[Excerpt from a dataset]
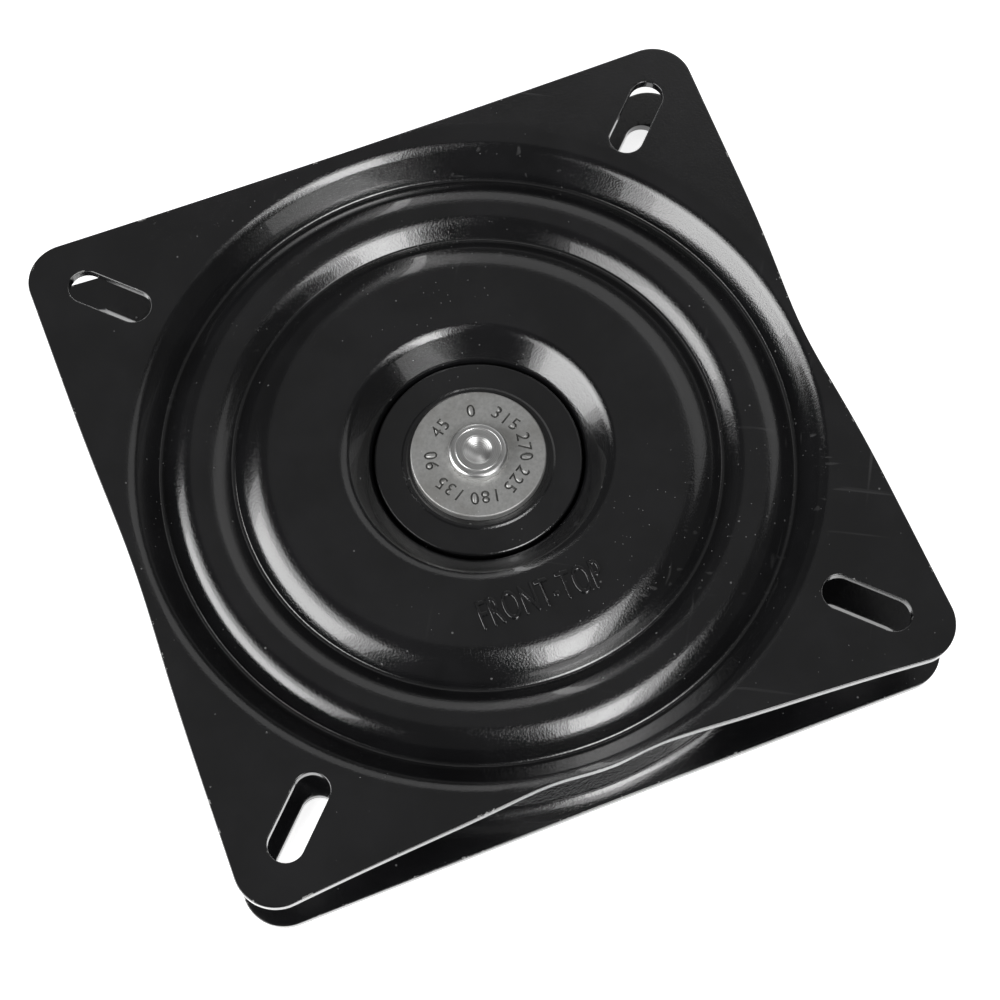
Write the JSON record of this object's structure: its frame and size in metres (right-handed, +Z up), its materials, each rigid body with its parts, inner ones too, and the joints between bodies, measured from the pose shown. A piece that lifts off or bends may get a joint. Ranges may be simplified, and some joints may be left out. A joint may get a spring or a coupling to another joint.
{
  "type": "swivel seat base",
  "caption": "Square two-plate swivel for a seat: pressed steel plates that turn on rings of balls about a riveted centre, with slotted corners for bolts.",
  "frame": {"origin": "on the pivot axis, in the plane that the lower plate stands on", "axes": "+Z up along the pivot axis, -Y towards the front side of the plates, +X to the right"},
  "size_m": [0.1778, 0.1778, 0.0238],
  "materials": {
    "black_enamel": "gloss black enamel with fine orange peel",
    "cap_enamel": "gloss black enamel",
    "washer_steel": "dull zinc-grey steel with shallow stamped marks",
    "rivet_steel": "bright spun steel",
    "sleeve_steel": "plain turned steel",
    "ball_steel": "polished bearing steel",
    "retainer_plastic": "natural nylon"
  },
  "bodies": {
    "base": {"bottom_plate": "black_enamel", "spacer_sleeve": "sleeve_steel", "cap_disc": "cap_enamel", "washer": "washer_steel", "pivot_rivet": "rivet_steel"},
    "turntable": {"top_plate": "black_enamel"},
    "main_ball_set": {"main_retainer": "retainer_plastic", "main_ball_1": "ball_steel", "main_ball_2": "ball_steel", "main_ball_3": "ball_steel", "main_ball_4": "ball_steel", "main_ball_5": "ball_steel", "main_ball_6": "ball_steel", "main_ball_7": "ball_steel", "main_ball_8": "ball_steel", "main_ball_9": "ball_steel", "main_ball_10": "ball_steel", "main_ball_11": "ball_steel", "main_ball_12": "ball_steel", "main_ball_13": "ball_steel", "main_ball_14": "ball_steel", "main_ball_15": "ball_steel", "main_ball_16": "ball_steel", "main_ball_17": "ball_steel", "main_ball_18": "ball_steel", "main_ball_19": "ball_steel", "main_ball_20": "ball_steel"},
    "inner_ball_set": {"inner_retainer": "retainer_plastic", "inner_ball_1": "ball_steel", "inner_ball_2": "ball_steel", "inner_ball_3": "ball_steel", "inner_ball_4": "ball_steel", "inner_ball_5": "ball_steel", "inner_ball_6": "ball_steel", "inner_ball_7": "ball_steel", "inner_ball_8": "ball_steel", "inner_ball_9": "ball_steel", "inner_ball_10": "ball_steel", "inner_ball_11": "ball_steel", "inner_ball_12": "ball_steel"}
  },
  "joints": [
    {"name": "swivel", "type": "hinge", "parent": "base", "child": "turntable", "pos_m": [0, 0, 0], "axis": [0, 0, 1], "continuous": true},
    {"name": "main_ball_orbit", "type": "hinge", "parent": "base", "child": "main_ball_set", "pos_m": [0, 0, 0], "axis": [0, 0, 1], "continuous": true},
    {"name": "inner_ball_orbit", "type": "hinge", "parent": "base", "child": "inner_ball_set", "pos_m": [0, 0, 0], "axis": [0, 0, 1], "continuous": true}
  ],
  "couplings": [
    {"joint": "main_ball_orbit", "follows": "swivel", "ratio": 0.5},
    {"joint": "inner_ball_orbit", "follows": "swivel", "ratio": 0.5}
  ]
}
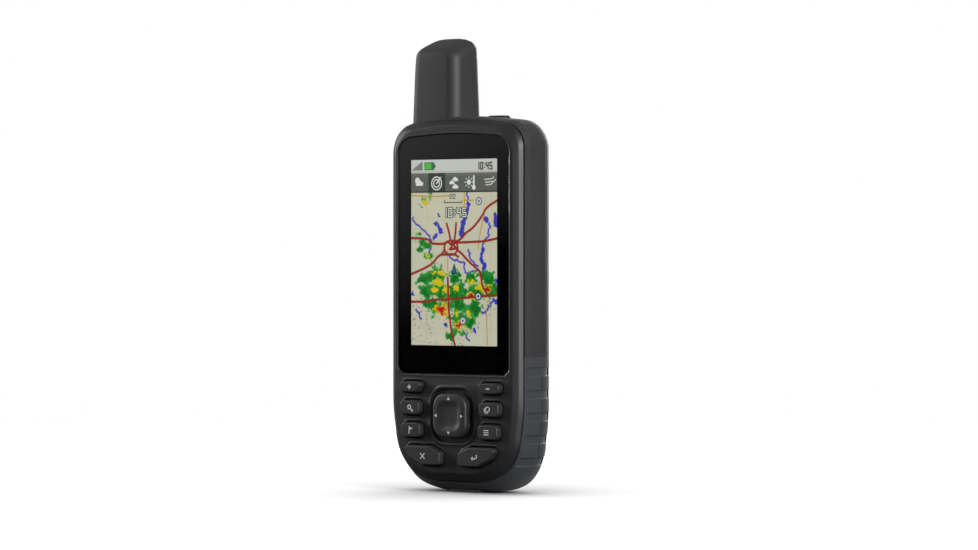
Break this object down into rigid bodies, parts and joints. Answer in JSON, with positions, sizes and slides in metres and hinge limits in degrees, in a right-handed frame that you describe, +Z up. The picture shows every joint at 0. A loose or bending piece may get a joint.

Task: Copy out the whole listing, exactly as written.

The response:
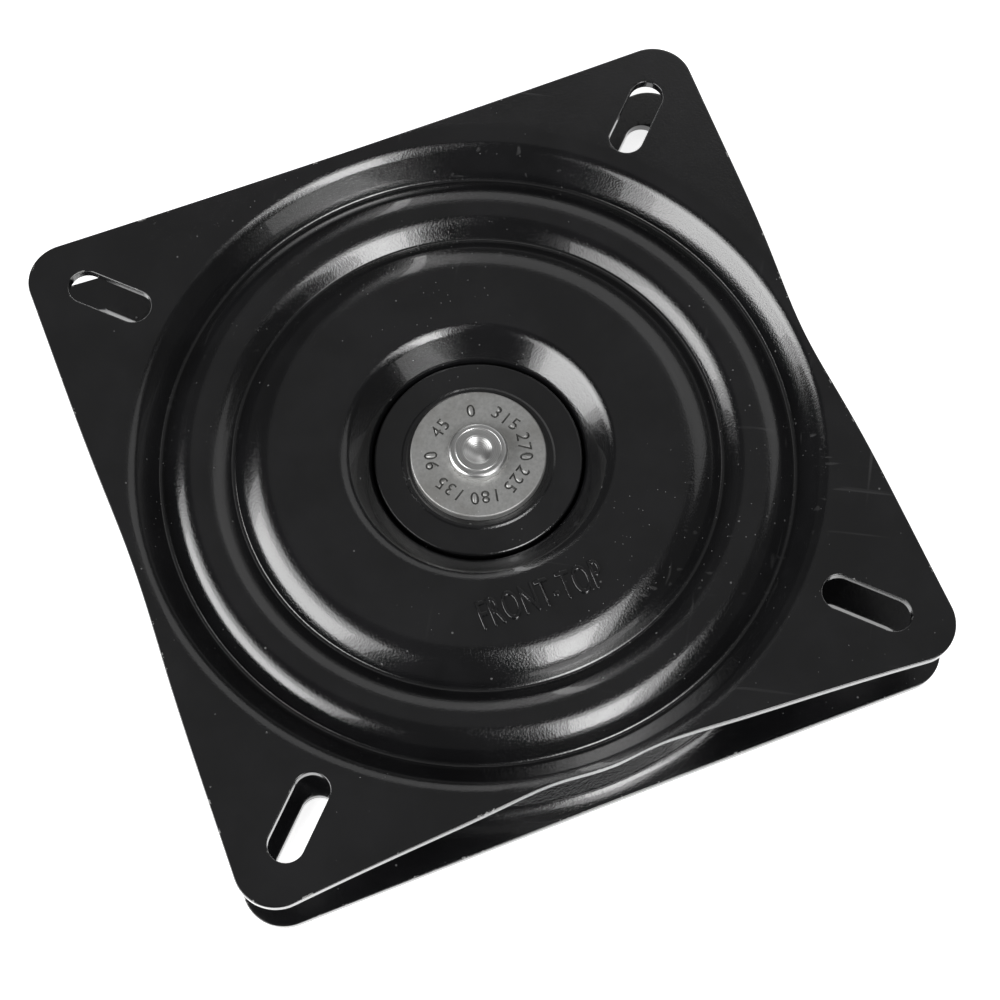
Write the JSON record of this object's structure: its frame and size in metres (right-handed, +Z up), its materials, each rigid body with its parts, inner ones too, and the joints between bodies, measured from the pose shown. A piece that lifts off or bends may get a joint. Ranges may be simplified, and some joints may be left out. A joint may get a spring or a coupling to another joint.
{
  "type": "swivel seat base",
  "caption": "Square two-plate swivel for a seat: pressed steel plates that turn on rings of balls about a riveted centre, with slotted corners for bolts.",
  "frame": {"origin": "on the pivot axis, in the plane that the lower plate stands on", "axes": "+Z up along the pivot axis, -Y towards the front side of the plates, +X to the right"},
  "size_m": [0.1778, 0.1778, 0.0238],
  "materials": {
    "black_enamel": "gloss black enamel with fine orange peel",
    "cap_enamel": "gloss black enamel",
    "washer_steel": "dull zinc-grey steel with shallow stamped marks",
    "rivet_steel": "bright spun steel",
    "sleeve_steel": "plain turned steel",
    "ball_steel": "polished bearing steel",
    "retainer_plastic": "natural nylon"
  },
  "bodies": {
    "base": {"bottom_plate": "black_enamel", "spacer_sleeve": "sleeve_steel", "cap_disc": "cap_enamel", "washer": "washer_steel", "pivot_rivet": "rivet_steel"},
    "turntable": {"top_plate": "black_enamel"},
    "main_ball_set": {"main_retainer": "retainer_plastic", "main_ball_1": "ball_steel", "main_ball_2": "ball_steel", "main_ball_3": "ball_steel", "main_ball_4": "ball_steel", "main_ball_5": "ball_steel", "main_ball_6": "ball_steel", "main_ball_7": "ball_steel", "main_ball_8": "ball_steel", "main_ball_9": "ball_steel", "main_ball_10": "ball_steel", "main_ball_11": "ball_steel", "main_ball_12": "ball_steel", "main_ball_13": "ball_steel", "main_ball_14": "ball_steel", "main_ball_15": "ball_steel", "main_ball_16": "ball_steel", "main_ball_17": "ball_steel", "main_ball_18": "ball_steel", "main_ball_19": "ball_steel", "main_ball_20": "ball_steel"},
    "inner_ball_set": {"inner_retainer": "retainer_plastic", "inner_ball_1": "ball_steel", "inner_ball_2": "ball_steel", "inner_ball_3": "ball_steel", "inner_ball_4": "ball_steel", "inner_ball_5": "ball_steel", "inner_ball_6": "ball_steel", "inner_ball_7": "ball_steel", "inner_ball_8": "ball_steel", "inner_ball_9": "ball_steel", "inner_ball_10": "ball_steel", "inner_ball_11": "ball_steel", "inner_ball_12": "ball_steel"}
  },
  "joints": [
    {"name": "swivel", "type": "hinge", "parent": "base", "child": "turntable", "pos_m": [0, 0, 0], "axis": [0, 0, 1], "continuous": true},
    {"name": "main_ball_orbit", "type": "hinge", "parent": "base", "child": "main_ball_set", "pos_m": [0, 0, 0], "axis": [0, 0, 1], "continuous": true},
    {"name": "inner_ball_orbit", "type": "hinge", "parent": "base", "child": "inner_ball_set", "pos_m": [0, 0, 0], "axis": [0, 0, 1], "continuous": true}
  ],
  "couplings": [
    {"joint": "main_ball_orbit", "follows": "swivel", "ratio": 0.5},
    {"joint": "inner_ball_orbit", "follows": "swivel", "ratio": 0.5}
  ]
}
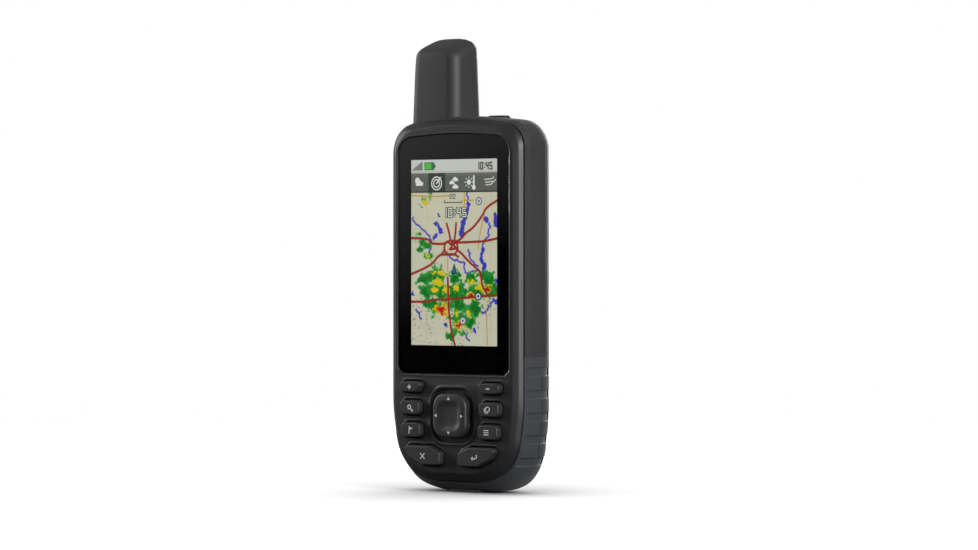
Break this object down into rigid bodies, parts and joints. Answer in JSON, with positions, sizes and slides in metres and hinge limits in degrees, in a right-handed frame that you describe, +Z up. The picture shows every joint at 0. A loose or bending piece may get a joint.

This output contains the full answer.